There are four types of employees at XYZ Corp., whom we will call pitchers, catchers, infielders, and outfielders for lack of a more creative idea. All categories of employees have recently had large cuts in their mean salaries, and yet total payroll costs have risen. Is such a thing possible? Explain.

 

 

92.

There are four types of employees at XYZ Corp., whom we will call pitchers, catchers, infielders, and outfielders for lack of a more creative idea. All categories of employees have recently had large cuts in their mean salaries, and yet the overall mean salary per employee has risen. Is such a thing possible?
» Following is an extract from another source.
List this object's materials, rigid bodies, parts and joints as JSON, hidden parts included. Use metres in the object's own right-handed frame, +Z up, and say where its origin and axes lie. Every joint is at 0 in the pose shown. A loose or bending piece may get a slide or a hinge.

Explain.

 

 

93.*

Give several examples of ways in which people lie with statistics.

 

 

94.*

Give several examples of questions you should always ask when hearing or reading a statistic for the first time.

 

 

95.

It has been said that 79.4% of all statistics are made up on the spot, that 5 out of every 3 Americans are weak at mathematics, that smoking is the leading cause of statistics, and that a statistician is someone who follows an unwarranted assumption to a foregone conclusion. Which of these flippant remarks is most unfair?

 

 

96.

Who coined the saying, “There are three kinds of lies: lies, d_____d lies, and statistics”?

 

 

97.*

Explain how odds work. In particular, given a probability P(A) expressed as a fraction, explain how to compute the odds in favor of the event as well as the odds against the event. Explain why “casino odds” never equal the mathematical odds.

 

 

98.

Explain the following paradox: For a gambler to return from a casino as a winner is not rare, yet casinos are reliably profitable.

 

 

99.

Is gambling rational?

 

 

100.

Is poker a game of chance?

 

 

Happy
Fact

You may delete Chebyshev’s Theorem from your brain. You will never see it again unless you study more advanced statistics.